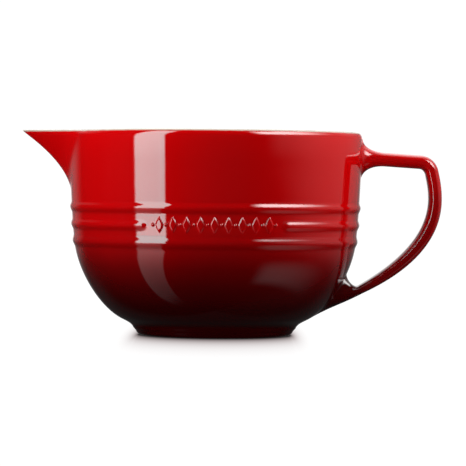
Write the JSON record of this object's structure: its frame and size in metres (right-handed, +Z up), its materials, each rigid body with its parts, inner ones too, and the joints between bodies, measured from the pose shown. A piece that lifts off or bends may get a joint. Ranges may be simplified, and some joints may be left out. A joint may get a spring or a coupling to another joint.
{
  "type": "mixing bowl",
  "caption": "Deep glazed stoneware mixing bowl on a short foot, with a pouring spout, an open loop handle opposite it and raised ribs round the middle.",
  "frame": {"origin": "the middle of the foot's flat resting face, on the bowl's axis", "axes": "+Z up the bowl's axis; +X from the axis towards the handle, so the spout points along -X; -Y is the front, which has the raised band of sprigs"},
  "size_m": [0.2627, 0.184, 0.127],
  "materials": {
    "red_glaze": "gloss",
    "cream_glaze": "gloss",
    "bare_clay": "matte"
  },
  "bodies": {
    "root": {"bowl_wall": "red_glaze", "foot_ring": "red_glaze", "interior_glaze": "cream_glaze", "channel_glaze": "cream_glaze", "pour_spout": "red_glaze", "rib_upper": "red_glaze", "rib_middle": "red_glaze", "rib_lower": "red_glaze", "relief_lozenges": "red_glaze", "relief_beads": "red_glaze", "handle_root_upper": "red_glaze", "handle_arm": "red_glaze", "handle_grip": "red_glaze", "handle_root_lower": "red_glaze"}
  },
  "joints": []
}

Your objective: Recite the full listing above exactly.

Solution to this exercise:
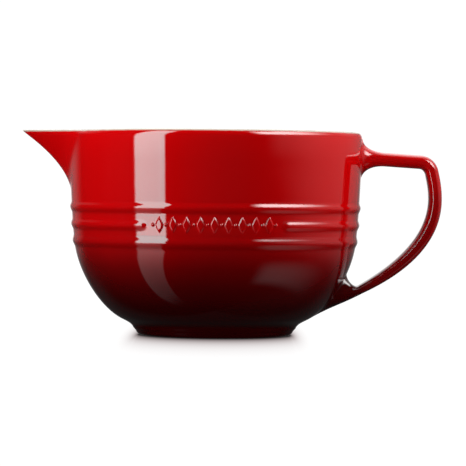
Write the JSON record of this object's structure: its frame and size in metres (right-handed, +Z up), its materials, each rigid body with its parts, inner ones too, and the joints between bodies, measured from the pose shown. A piece that lifts off or bends may get a joint. Ranges may be simplified, and some joints may be left out. A joint may get a spring or a coupling to another joint.
{
  "type": "mixing bowl",
  "caption": "Deep glazed stoneware mixing bowl on a short foot, with a pouring spout, an open loop handle opposite it and raised ribs round the middle.",
  "frame": {"origin": "the middle of the foot's flat resting face, on the bowl's axis", "axes": "+Z up the bowl's axis; +X from the axis towards the handle, so the spout points along -X; -Y is the front, which has the raised band of sprigs"},
  "size_m": [0.2627, 0.184, 0.127],
  "materials": {
    "red_glaze": "gloss",
    "cream_glaze": "gloss",
    "bare_clay": "matte"
  },
  "bodies": {
    "root": {"bowl_wall": "red_glaze", "foot_ring": "red_glaze", "interior_glaze": "cream_glaze", "channel_glaze": "cream_glaze", "pour_spout": "red_glaze", "rib_upper": "red_glaze", "rib_middle": "red_glaze", "rib_lower": "red_glaze", "relief_lozenges": "red_glaze", "relief_beads": "red_glaze", "handle_root_upper": "red_glaze", "handle_arm": "red_glaze", "handle_grip": "red_glaze", "handle_root_lower": "red_glaze"}
  },
  "joints": []
}